APPBI Buka Suara soal 'Rojali' atau Rombongan Jarang Beli di Mal

APPBI Buka Suara soal 'Rojali' atau Rombongan Jarang Beli di Mal

Heri Purnomo - detikFinance
Minggu, 20 Jul 2025 16:30 WIB
Ilustrasi belanja di mal
Foto: Shutterstock
Jakarta -

Asosiasi Pengelola Pusat Belanja Indonesia (APPBI) mengakui bahwa fenomena rombongan jarang beli atau rojali di pusat perbelanjaan atau mall memang terjadi. Baik itu untuk kalangan kelas menengah bawah maupun kelas menengah atas.

Ketua Umum APPBI Alphonzus Widjaja mengatakan fenomena rojali muncul sebagai dampak langsung dari penurunan daya beli. Kondisi ini mengakibatkan adanya perubahan pola belanja masyarakat.

"Ditengah kondisi daya beli yang masih belum pulih, masyarakat tetap berkunjung ke Pusat Perbelanjaan. Namun yang terjadi adalah perubahan pola belanjanya, dikarenakan uang yang dipegang relatif sedikit maka terjadi kecenderungan untuk membeli barang ataupun produk yang harga satuannya kecil atau murah," katanya saat dihubungi detikcom, Minggu (20/7/2025).

SCROLL TO CONTINUE WITH CONTENT

Widjaja mengatakan bahwa fenomena rojali ini bukanlah hal baru, kondisi akan ada ketika ekonomi dan daya beli masyarakat yang menurun.
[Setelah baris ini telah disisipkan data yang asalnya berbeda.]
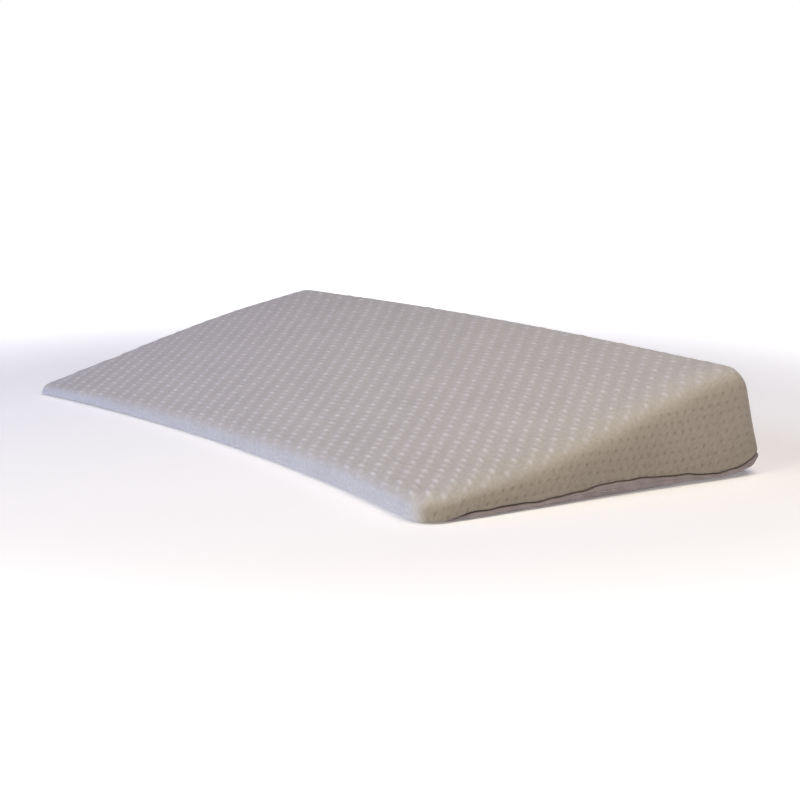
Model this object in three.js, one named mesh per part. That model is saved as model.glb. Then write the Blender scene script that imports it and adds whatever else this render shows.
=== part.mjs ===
// Wedge pillow: a foam-filled wedge in a sewn knit cover.
// Millimetres. +X runs along the thin edge, +Y towards the thick end, +Z up.
// The origin is on the surface that it rests on, under the middle of its bounding box.
import * as THREE from 'three';

// Overall form
const width = 600;
const run = 300;
const thinLeft = 7;
const thinRight = 15.5;
const thickEnd = 80;
const backCrown = 4.7;
const slopeCrown = 13;
const sideCrownShare = 0.7;
const backLean = 20;

// How far the middle of each side is drawn in from the line between its corners
const frontDrawnIn = 25;
const backDrawnIn = 3;
const sideDrawnIn = 1.5;

// Rounding in plan, and of the edge between the top and the sides
const cornerRadius = { frontRight: 26, backRight: 15, backLeft: 22, frontLeft: 8 };
const smallestCornerShare = 0.3;
const topEdgeRadius = 18;
const topEdgeShare = 0.8;

// Base panel: a sheet under the filling, turned up to the seam all round
const panelThickness = 2;
const gap = 0.4;
const innerGap = 0.6;
const sideSeamInset = 1.2;
const seamHeightFront = 3.4;
const seamHeightBack = 7.4;
const seamRise = 3.8;
const seamRiseAt = 0.58;
const seamRiseSpread = 0.17;
const seamWave = 0.7;
const seamWaves = 5;
const seamCornerRise = 14.5;

// Along the thin edge the cover wraps under to its seam, which comes out on the sides
// between these two distances from that edge
const seamUnderUntil = 8;
const seamOutFrom = 42;
const frontSeamInset = 6;
const frontTuck = 7.5;
const lipHeight = 0.3;
const lipInset = 3;
const lipOverhang = 1;
const lipReturn = 0.65;
const lipClearance = 0.4;

// How far the flat underside lies inside the outline
const tuckFront = 4.2;
const tuckBack = 11.5;
const tuckCorner = 38;

// Steps around the outline and across each rounded edge
const longSideSteps = 32;
const shortSideSteps = 16;
const cornerSteps = 6;
const tuckSteps = 4;
const wallSteps = 3;
const edgeSteps = 5;
const topSteps = 9;

const halfWidth = width / 2;
const mix = (a, b, t) => a + (b - a) * t;
const clamp = (value, low, high) => Math.min(Math.max(value, low), high);
const across = (x) => clamp(x / halfWidth, -1, 1);
const along = (y) => clamp(y / run, 0, 1);
const hump = (u) => 1 - u * u;

// 0 along the thin edge, where the seam is underneath, and 1 where it is on the sides
function seamShows(y) {
  const t = clamp((y - seamUnderUntil) / (seamOutFrom - seamUnderUntil), 0, 1);
  return t * t * (3 - 2 * t);
}

// 1 at the two rear corners, falling off within about a tenth of the sides
const nearRearCorner = (u, v) => u ** 12 * v ** 8;

// Height of the top above the resting surface, without the rounding of its edges
function topHeight(x, y) {
  const u = across(x);
  const v = along(y);
  const thin = mix(thinLeft, thinRight, (u + 1) / 2);
  const thick = thickEnd + backCrown * hump(u);
  const crown = slopeCrown * hump(2 * v - 1) * mix(sideCrownShare, 1, hump(u));
  return mix(thin, thick, v) + crown;
}

// Height of the seam between the cover and the base panel
function seamHeight(x, y) {
  const u = across(x);
  const v = along(y);
  const offset = (v - seamRiseAt) / seamRiseSpread;
  const rise = seamRise * Math.exp(-offset * offset) * u ** 8;
  const wave = seamWave * Math.sin(Math.PI * seamWaves * u) * v;
  const corner = seamCornerRise * nearRearCorner(u, v);
  const onSide = mix(seamHeightFront, seamHeightBack, v) + rise + wave + corner;
  return mix(panelThickness, onSide, seamShows(y));
}

function tuckInset(x, y) {
  const v = along(y);
  const onSide = mix(tuckFront, tuckBack, v) + tuckCorner * nearRearCorner(across(x), v);
  return mix(frontTuck, onSide, seamShows(y));
}

// Moves a point of the straight-sided wedge to where the stretched cover draws it
function drawnIn(x, y, z) {
  const u = across(x);
  const v = along(y);
  const rise = z / topHeight(x, y);
  const front = frontDrawnIn * hump(u) * (1 - v);
  const back = backDrawnIn * hump(u) * v + backLean * rise * v * v;
  const side = sideDrawnIn * u * hump(2 * v - 1);
  return [x - side, y + front - back, z];
}

const corners = [
  { radius: cornerRadius.frontRight, x: 1, y: 0, start: -90, sideSteps: shortSideSteps },
  { radius: cornerRadius.backRight, x: 1, y: 1, start: 0, sideSteps: longSideSteps },
  { radius: cornerRadius.backLeft, x: -1, y: 1, start: 90, sideSteps: shortSideSteps },
  { radius: cornerRadius.frontLeft, x: -1, y: 0, start: 180, sideSteps: longSideSteps },
];

// A point on a rounded corner of the straight-sided outline, moved inwards by an inset
function cornerPoint(corner, turn, inset) {
  const radius = Math.max(corner.radius - inset, corner.radius * smallestCornerShare);
  const angle = THREE.MathUtils.degToRad(corner.start + 90 * turn);
  const centreX = corner.x * (halfWidth - inset - radius);
  const centreY = corner.y === 0 ? inset + radius : run - inset - radius;
  return [centreX + radius * Math.cos(angle), centreY + radius * Math.sin(angle)];
}

// Functions that each give one point of the outline at an inset, in order around it
const outline = corners.flatMap((corner, index) => {
  const next = corners[(index + 1) % corners.length];
  const points = [];
  for (let step = 0; step <= cornerSteps; step += 1) {
    points.push((inset) => cornerPoint(corner, step / cornerSteps, inset));
  }
  for (let step = 1; step < corner.sideSteps; step += 1) {
    const t = step / corner.sideSteps;
    points.push((inset) => {
      const [fromX, fromY] = cornerPoint(corner, 1, inset);
      const [toX, toY] = cornerPoint(next, 0, inset);
      return [mix(fromX, toX, t), mix(fromY, toY, t)];
    });
  }
  return points;
});

// The sizes that vary around the outline, at each of its points
const sizes = outline.map((point) => {
  const [x, y] = point(0);
  const shows = seamShows(y);
  const top = topHeight(x, y);
  const seam = seamHeight(x, y);
  const seamInset = mix(frontSeamInset, sideSeamInset, shows);
  const lip = {
    height: mix(lipHeight, seam + gap, shows),
    inset: mix(lipInset, sideSeamInset - lipOverhang, shows),
    seamSide: seamInset - lipReturn,
    upper: seamInset - lipClearance,
  };
  const edgeRadius = Math.min(topEdgeRadius, (top - lip.height) * topEdgeShare);
  return { top, seam, seamInset, tuck: tuckInset(x, y), lip, edgeRadius };
});

// One closed ring of points: place gives the inset and height of each from its sizes
function ring(place) {
  return outline.map((point, index) => {
    const { inset, height } = place(sizes[index]);
    const [x, y] = point(inset);
    return drawnIn(x, y, height);
  });
}

// The turned-up edge from the flat underside to the seam, inside and above the layers below it
function tuckRings({ floorInset, floorHeight, seamLayer, seamLift }) {
  const rings = [];
  for (let step = 0; step <= tuckSteps; step += 1) {
    const angle = (Math.PI / 2) * (step / tuckSteps);
    rings.push(ring(({ seam, seamInset, tuck }) => ({
      inset: mix(tuck + floorInset, seamInset + seamLayer, Math.sin(angle)),
      height: mix(floorHeight, seam + seamLift, 1 - Math.cos(angle)),
    })));
  }
  return rings;
}

// The cover's lower edge: past the seam, down to its lip, and up the side wall to where the top
// edge starts to round over
function wallRings() {
  const rings = [
    ring(({ seam, lip }) => ({ inset: lip.upper, height: seam + gap })),
    ring(({ lip }) => ({ inset: lip.seamSide, height: lip.height })),
  ];
  for (let step = 0; step <= wallSteps; step += 1) {
    const t = step / wallSteps;
    rings.push(ring(({ top, lip, edgeRadius }) => ({
      inset: lip.inset * (1 - Math.sin((Math.PI / 2) * t)),
      height: mix(lip.height, top - edgeRadius, t),
    })));
  }
  return rings;
}

// The rounded edge between the side wall and the top
function edgeRings() {
  const rings = [];
  for (let step = 1; step <= edgeSteps; step += 1) {
    const angle = (Math.PI / 2) * (step / edgeSteps);
    rings.push(outline.map((point, index) => {
      const { edgeRadius } = sizes[index];
      const [x, y] = point(edgeRadius * (1 - Math.cos(angle)));
      return drawnIn(x, y, topHeight(x, y) - edgeRadius * (1 - Math.sin(angle)));
    }));
  }
  return rings;
}

// The crowned top inside its rounded edge, as rings that close in on the middle
function topRings() {
  const start = outline.map((point, index) => point(sizes[index].edgeRadius));
  const rings = [];
  for (let step = 1; step < topSteps; step += 1) {
    const scale = 1 - step / topSteps;
    rings.push(start.map(([startX, startY]) => {
      const x = startX * scale;
      const y = mix(run / 2, startY, scale);
      return drawnIn(x, y, topHeight(x, y));
    }));
  }
  return rings;
}

// Joins rings from the first to the last and closes both ends on a middle point
function closedSolid(rings, firstMiddle, lastMiddle) {
  const count = rings[0].length;
  const vertices = [firstMiddle, ...rings.flat(), lastMiddle];
  const lastIndex = vertices.length - 1;
  const at = (level, index) => 1 + level * count + (index % count);
  const faces = [];
  for (let index = 0; index < count; index += 1) {
    faces.push(0, at(0, index + 1), at(0, index));
    for (let level = 0; level < rings.length - 1; level += 1) {
      faces.push(at(level, index), at(level, index + 1), at(level + 1, index + 1));
      faces.push(at(level, index), at(level + 1, index + 1), at(level + 1, index));
    }
    faces.push(at(rings.length - 1, index), at(rings.length - 1, index + 1), lastIndex);
  }
  const geometry = new THREE.BufferGeometry();
  geometry.setAttribute('position', new THREE.Float32BufferAttribute(vertices.flat(), 3));
  geometry.setIndex(faces);
  geometry.computeVertexNormals();
  return geometry;
}

function middle(height) {
  return drawnIn(0, run / 2, height);
}

// Foam wedge in its knit cover, resting in the base panel
function filledWedge() {
  const lower = tuckRings({
    floorInset: panelThickness / 2 + innerGap,
    floorHeight: panelThickness + innerGap,
    seamLayer: panelThickness + innerGap,
    seamLift: gap,
  });
  const rings = [...lower, ...wallRings(), ...edgeRings(), ...topRings()];
  const mesh = new THREE.Mesh(
    closedSolid(rings, middle(panelThickness + innerGap), middle(topHeight(0, run / 2))),
    new THREE.MeshStandardMaterial({ color: 0xc8c2b8, roughness: 0.95, metalness: 0 }),
  );
  mesh.name = 'filled_wedge';
  return mesh;
}

// Lower sheet of the cover, flat underneath and turned up to the seam
function basePanel() {
  const outside = tuckRings({ floorInset: 0, floorHeight: 0, seamLayer: 0, seamLift: 0 });
  const inside = tuckRings({
    floorInset: panelThickness / 2,
    floorHeight: panelThickness,
    seamLayer: panelThickness,
    seamLift: 0,
  }).reverse();
  const mesh = new THREE.Mesh(
    closedSolid([...outside, ...inside], middle(0), middle(panelThickness)),
    new THREE.MeshStandardMaterial({ color: 0xa39b9c, roughness: 0.95, metalness: 0 }),
  );
  mesh.name = 'base_panel';
  return mesh;
}

const pillow = new THREE.Group();
pillow.add(filledWedge(), basePanel());

// Puts the origin under the middle of the bounding box
const box = new THREE.Box3().setFromObject(pillow);
const centre = box.getCenter(new THREE.Vector3());
pillow.position.set(-centre.x, -centre.y, -box.min.z);

export default pillow;
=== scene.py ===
# Wedge pillow: the knit cover over its filling, the base panel and the seam between them.
# Shapes are worked out in millimetres and turned into metres when a mesh is made.
# +X runs along the thin edge, +Y towards the thick end, +Z up.
import math

import bpy
import numpy as np
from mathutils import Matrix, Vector


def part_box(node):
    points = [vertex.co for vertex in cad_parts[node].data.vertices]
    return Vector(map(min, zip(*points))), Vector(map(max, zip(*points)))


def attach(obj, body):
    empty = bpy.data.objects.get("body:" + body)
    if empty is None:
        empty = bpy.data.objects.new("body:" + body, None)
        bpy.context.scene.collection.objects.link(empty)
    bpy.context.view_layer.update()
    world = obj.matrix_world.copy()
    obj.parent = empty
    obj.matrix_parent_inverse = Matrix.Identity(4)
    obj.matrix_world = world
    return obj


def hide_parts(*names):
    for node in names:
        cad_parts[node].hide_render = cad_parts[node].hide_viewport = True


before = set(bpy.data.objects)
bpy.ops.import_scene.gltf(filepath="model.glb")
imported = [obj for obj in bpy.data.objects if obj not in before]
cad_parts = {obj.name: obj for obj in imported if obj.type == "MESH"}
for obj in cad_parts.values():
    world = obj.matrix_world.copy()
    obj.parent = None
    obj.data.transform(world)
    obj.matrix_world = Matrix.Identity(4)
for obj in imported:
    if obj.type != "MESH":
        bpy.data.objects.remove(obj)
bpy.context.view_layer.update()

MM = 0.001

# Overall form, as in the part's own source, but for the droop of the slope along the right side
WIDTH = 600.0
RUN = 300.0
THIN_LEFT = 7.0
THIN_RIGHT = 15.5
THICK_END = 80.0
BACK_CROWN = 4.7
SLOPE_CROWN = 13.0
SIDE_CROWN_SHARE = 0.7
RIGHT_DROOP = 110.0
RIGHT_DROOP_FROM = 0.7
RIGHT_DROOP_FRONT_POWER = 1.2
RIGHT_DROOP_BACK_POWER = 1.9
BACK_LEAN = 20.0
FRONT_DRAWN_IN = 25.0
BACK_DRAWN_IN = 3.0
SIDE_DRAWN_IN = 1.5
CORNER_RADIUS = {"front_right": 26.0, "back_right": 15.0, "back_left": 22.0, "front_left": 8.0}
SMALLEST_CORNER_SHARE = 0.3
TOP_EDGE_RADIUS = 18.0
TOP_EDGE_SHARE = 0.8
OUTWARDS_STEP = 5.0

# Base panel and seam, also as in the part's source, but for the seam's dip and its wander, which is
# given as the height, length and phase of each wave
PANEL_THICKNESS = 2.0
PANEL_OUTSET = 0.3
GAP = 0.4
INNER_GAP = 0.6
SIDE_SEAM_INSET = 1.2
SEAM_FRONT = 3.4
SEAM_BACK = 7.4
SEAM_RISE = 3.8
SEAM_RISE_AT = 0.58
SEAM_RISE_SPREAD = 0.17
SEAM_RISE_POWER = 8
SEAM_WAVE = 0.7
SEAM_WAVES = 5
SEAM_CORNER_RISE = 14.5
CORNER_POWER_ACROSS = 12
CORNER_POWER_ALONG = 8
SEAM_DIP = 6.5
SEAM_DIP_AT = 0.88
SEAM_DIP_SPREAD = 0.12
SEAM_WANDER = ((0.45, 19.0, 0.5), (0.3, 7.7, 0.0), (0.2, 4.1, 2.0))
SEAM_UNDER_UNTIL = 8.0
SEAM_OUT_FROM = 42.0
FRONT_SEAM_INSET = 6.0
FRONT_TUCK = 7.5
LIP_HEIGHT = 0.3
LIP_INSET = 3.0
LIP_OVERHANG = 1.0
LIP_RETURN = 0.65
LIP_CLEARANCE = 0.4
TUCK_FRONT = 4.2
TUCK_BACK = 11.5
TUCK_CORNER = 38.0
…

Ia mengatakan kondisi ini pun terjadi hanya sementara dan akan kembali pulih ketika daya beli masyarakat meningkat.

"Fenomena rojali tidak berjumlah banyak dan hanya bersifat sementara dikarenakan adanya penurunan daya beli masyarakat," katanya.

ADVERTISEMENT

Untuk menyiasati fenomena ini, Widjaja mengatakan biasanya pengusaha akan menggencarkan program diskon yang dapat dinikmati oleh masyarakat dengan harga terjangkau.

"Sementara daya beli masih belum pulih maka Pusat Perbelanjaan dan peritel menggelar berbagai program promo belanja agar barang ataupun produk dapat tetap terjangkau bagi masyarakat, khususnya kelas menengah bawah," katanya.
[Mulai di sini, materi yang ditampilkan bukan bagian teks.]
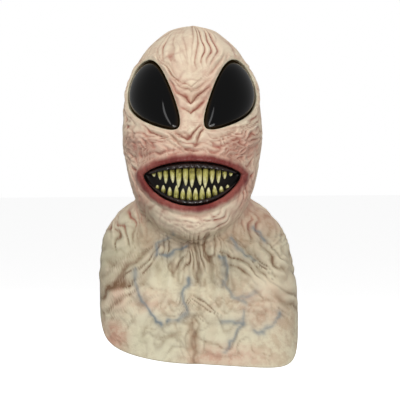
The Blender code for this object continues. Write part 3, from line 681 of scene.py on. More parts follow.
def lid_shape(gap):
    """A rounded rim beside the eye's hole: steep at the hole, and a soft slope outside."""
    share = np.clip(gap / LID_WIDTH, 0, 1)
    return np.sqrt(np.clip(share * 3.2, 0, 1)) * (1 - smooth_step(0.35, 1.0, share))


def lip_shape(gap):
    """A full, rounded lip."""
    share = np.clip(gap / LIP_WIDTH, 0, 1)
    return np.sqrt(np.clip(1 - (2 * share - 1) ** 2, 0, 1))


def fold_relief(points, normals, eye_gap, lip_gap):
    """The main folds, faded out beside the eyes and mouth and on the back of the head."""
    clear = smooth_step(*EYE_CLEARANCE, eye_gap) * smooth_step(*LIP_CLEARANCE, lip_gap)
    return fold_heights(points) * clear * smooth_step(*FACING, -normals[:, 1])


def wrinkle_heights(x, drop, lines, fade):
    """Metres that the patches add, the lowest they reach nearby, and two masks: the creases, which
    get a wash and painted shade, and the crests, which get paler paint and a painted highlight.
    """
    height, floor = np.zeros(len(x)), np.zeros(len(x))
    cavity, dry_brush_and_highlight = np.zeros(len(x)), np.zeros(len(x))
    for patch in PATCHES:
        across, along = lines[patch.course]
        wave, strength = stripes(across, along, patch.spacing, patch.stretch, patch.wander, patch.seed)
        strength = strength * patch_weight(patch, x, drop) * fade
        height += strength * patch.depth * MM * (wave**0.8 - CREST_SHARE)
        floor -= strength * patch.depth * MM * CREST_SHARE
        depth_share = strength * min(1, patch.depth / DEEP_FOLD)
        # Creases get darker, redder paint: partly a real wash, partly painted shade.
        cavity = np.maximum(cavity, depth_share * np.exp(-((wave / CREASE_WIDTH) ** 2)))
        # The crests of the folds get paler paint: partly dry-brushing, partly a painted highlight.
        dry_brush_and_highlight = np.maximum(dry_brush_and_highlight, depth_share * wave**3)
    return height, floor, cavity, dry_brush_and_highlight


def skin_relief(points, normals, angle):
    """The skin's height above the plain hood, the height of the deepest furrows nearby, and the masks."""
    x = angle * SKIN_RADIUS
    flat_x, drop = points[:, 0] / MM, (LATEX_WALL - points[:, 2]) / MM
    in_bib = smooth_step(*BIB_BLEND, drop)
    x = x * (1 - in_bib) + flat_x * in_bib
    eye_gap = eye_distance(points)
    lip_gap = mouth_distance(points)
    facing = smooth_step(*FACING, -normals[:, 1])
    hem_fade = smooth_step(*HEM_FADE, drop_to_hem(angle, points))
    height = fold_relief(points, normals, eye_gap, lip_gap) * hem_fade
    warp = np.stack((x / WARP_SIZE, drop / WARP_SIZE, np.zeros_like(x)), axis=1)
    warped_x, warped_drop = x + WARP_AMOUNT * noise(warp, 51), drop + WARP_AMOUNT * noise(warp, 53)
    lines = courses(warped_x, warped_drop, eye_gap / MM + 2.5 * noise(warp, 55))
    wrinkle_fade = smooth_step(*WRINKLE_EYE_GAP, eye_gap) * smooth_step(*WRINKLE_LIP_GAP, lip_gap)
    at_hem = HEM_RELIEF + (1 - HEM_RELIEF) * hem_fade
    wrinkle_fade *= at_hem
    behind = BACK_RELIEF + (1 - BACK_RELIEF) * smooth_step(*BACK_FACING, -normals[:, 1])
    wrinkles, low, cavity, dry_brush_and_highlight = wrinkle_heights(x, drop, lines, behind * wrinkle_fade)
    height, floor = height + wrinkles, height + low
    front = smooth_step(*SIDE_FACING, -normals[:, 1])
    cord_height, cord_wash_and_shade = cord_heights(flat_x, drop)
    height += cord_height * MM * front * at_hem
    floor += np.minimum(cord_height, 0) * MM * front
    # Cord creases join the crease mask: darker paint that is partly a wash, partly painted shade.
    cavity = np.maximum(cavity, cord_wash_and_shade * front * 0.8)
    height += LID_HEIGHT * lid_shape(eye_gap) * (1 + 0.18 * noise(warp * 2.0, 57))
    lip = lip_shape(lip_gap) * (lip_gap < LIP_WIDTH)
    lip_lines = streaks(flat_x, drop, 3.4, 3.0, 61)
    height += LIP_HEIGHT * 0.8 * lip * (1 + 0.3 * lip_lines)
    vein = vein_strength(flat_x, drop) * facing * hem_fade
    height += VEIN_HEIGHT * MM * vein
    slit_x, slit_drop = np.abs(flat_x) - NOSTRIL_X, drop - NOSTRIL_DROP
    nostril = np.exp(-((slit_x / NOSTRIL_HALF_WIDTH) ** 2) - (slit_drop / NOSTRIL_HALF_HEIGHT) ** 2)
    height -= NOSTRIL_DEPTH * nostril * facing
    both_nostrils = np.exp(-((flat_x / 14) ** 2) - (slit_drop / 12) ** 2)
    floor -= NOSTRIL_DEPTH * both_nostrils * facing
    ragged_gap = lip_gap + 1.5 * MM * noise(warp * 2, 59)
    masks = {
        # The nostrils' slits join the crease mask too: the same darker paint, there painted shade in a
        # recess.
        "cavity": np.maximum(cavity, nostril * facing),
        "lip": 1 - smooth_step(LIP_WIDTH * 0.4, LIP_WIDTH * 1.1, ragged_gap),
        "vein": vein,
        "face": 1 - smooth_step(*FACE_BLEND, drop),
        "top": dry_brush_and_highlight,
        **tone_masks(flat_x, drop, front),
    }
    return height, floor, masks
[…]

Sebelumnya, Kepala Ekonom Bank Central Asia (BCA), David Sumual mengatakan, saat ini masyarakat berhati-hati membelanjakan uangnya di sepanjang semester I-2025, terutama kelas menengah atas.

"Tercermin di big data, jadi di big data kalau kita lihat trennya sejak awal tahun sampai Juni belum bagus. Company sudah oke terutama di beberapa sektor, tapi secara konsumen, terutama kelas menengah atas yang punya uang, mereka men-drive 70% konsumsi," tutur dalam acara Editors Briefing Bank Indonesia (BI) di Labuan Bajo, Kabupaten Manggarai Barat, Jumat (18/7/2025).
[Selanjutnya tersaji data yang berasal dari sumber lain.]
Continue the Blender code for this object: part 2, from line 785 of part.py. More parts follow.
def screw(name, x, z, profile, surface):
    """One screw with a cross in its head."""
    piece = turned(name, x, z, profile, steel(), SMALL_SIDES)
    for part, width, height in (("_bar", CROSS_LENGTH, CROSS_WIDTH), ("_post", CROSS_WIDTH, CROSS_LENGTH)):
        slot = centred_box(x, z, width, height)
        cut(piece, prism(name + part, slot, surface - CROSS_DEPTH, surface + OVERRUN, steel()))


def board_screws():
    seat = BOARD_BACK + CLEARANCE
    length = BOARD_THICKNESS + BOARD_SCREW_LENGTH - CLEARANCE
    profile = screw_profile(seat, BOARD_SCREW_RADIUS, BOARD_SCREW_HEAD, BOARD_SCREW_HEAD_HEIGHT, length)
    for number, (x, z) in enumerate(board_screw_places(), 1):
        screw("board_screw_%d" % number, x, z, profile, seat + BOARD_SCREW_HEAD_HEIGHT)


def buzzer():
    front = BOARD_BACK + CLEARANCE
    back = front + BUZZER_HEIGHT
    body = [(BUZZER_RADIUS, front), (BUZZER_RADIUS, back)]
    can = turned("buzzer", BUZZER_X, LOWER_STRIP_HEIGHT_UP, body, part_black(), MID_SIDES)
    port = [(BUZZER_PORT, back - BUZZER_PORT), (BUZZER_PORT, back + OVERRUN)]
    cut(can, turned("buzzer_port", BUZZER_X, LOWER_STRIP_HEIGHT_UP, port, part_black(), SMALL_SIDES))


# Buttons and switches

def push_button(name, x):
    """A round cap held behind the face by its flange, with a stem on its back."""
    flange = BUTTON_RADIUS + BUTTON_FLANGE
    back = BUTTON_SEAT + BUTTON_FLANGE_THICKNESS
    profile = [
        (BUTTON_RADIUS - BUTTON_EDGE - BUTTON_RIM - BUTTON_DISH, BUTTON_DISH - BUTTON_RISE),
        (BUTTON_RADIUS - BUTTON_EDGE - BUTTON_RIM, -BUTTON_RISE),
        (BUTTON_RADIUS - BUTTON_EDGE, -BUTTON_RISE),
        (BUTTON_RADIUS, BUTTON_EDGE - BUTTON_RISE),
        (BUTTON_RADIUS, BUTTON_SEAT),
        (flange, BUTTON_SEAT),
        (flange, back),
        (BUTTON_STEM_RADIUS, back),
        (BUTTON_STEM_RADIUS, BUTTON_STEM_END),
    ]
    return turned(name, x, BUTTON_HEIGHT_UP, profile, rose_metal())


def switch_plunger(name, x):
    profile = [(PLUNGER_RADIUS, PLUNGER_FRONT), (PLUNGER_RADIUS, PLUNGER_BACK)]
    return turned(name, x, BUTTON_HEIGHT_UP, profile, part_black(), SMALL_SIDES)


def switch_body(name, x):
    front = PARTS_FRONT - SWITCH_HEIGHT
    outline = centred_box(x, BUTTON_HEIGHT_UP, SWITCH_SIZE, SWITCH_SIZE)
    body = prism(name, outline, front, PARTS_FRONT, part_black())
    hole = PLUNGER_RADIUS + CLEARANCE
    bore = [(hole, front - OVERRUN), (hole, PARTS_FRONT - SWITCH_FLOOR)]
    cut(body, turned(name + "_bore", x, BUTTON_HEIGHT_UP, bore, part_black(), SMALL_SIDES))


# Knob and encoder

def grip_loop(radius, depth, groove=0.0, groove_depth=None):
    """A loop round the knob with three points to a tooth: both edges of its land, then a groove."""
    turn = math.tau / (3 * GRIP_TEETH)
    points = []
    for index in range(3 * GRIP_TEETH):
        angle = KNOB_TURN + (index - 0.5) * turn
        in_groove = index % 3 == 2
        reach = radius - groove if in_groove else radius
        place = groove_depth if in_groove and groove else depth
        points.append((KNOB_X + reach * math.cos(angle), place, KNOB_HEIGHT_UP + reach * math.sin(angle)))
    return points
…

Kehati-hatian masyarakat dalam membelanjakan uangnya terlihat dari pengakuan pemasok barang mahal yang mengakui kondisi ini seperti krisis 2008.

"Saya melihat memang ada kehati-hatian. Saya perhatikan ketemu beberapa supplier luxury tas mereka merasakan, ada beberapa pemegang merek, ini kok mirip-mirip seperti krisis 2008," kata David.

Mereka cenderung memilih untuk menanamkan uangnya di sejumlah instrumen investasi. David melanjutkan, masyarakat kelas menengah kebanyakan 'memarkirkan' uangnya di instrumen investasi seperti deposito, giro, dan Surat Berharga Negara (SBN).

"Tapi dari sisi tenaga dalam besar lagi, sementara parkir dulu di instrumen investasi bunga 9% 8% giro, deposito, SBN lumayan tinggi, belum instrumen investasi lain. Emas digital, emas biasa, perhiasan. Investasi lagi menarik buat mereka, sementara mereka ke sana dulu," tutur David.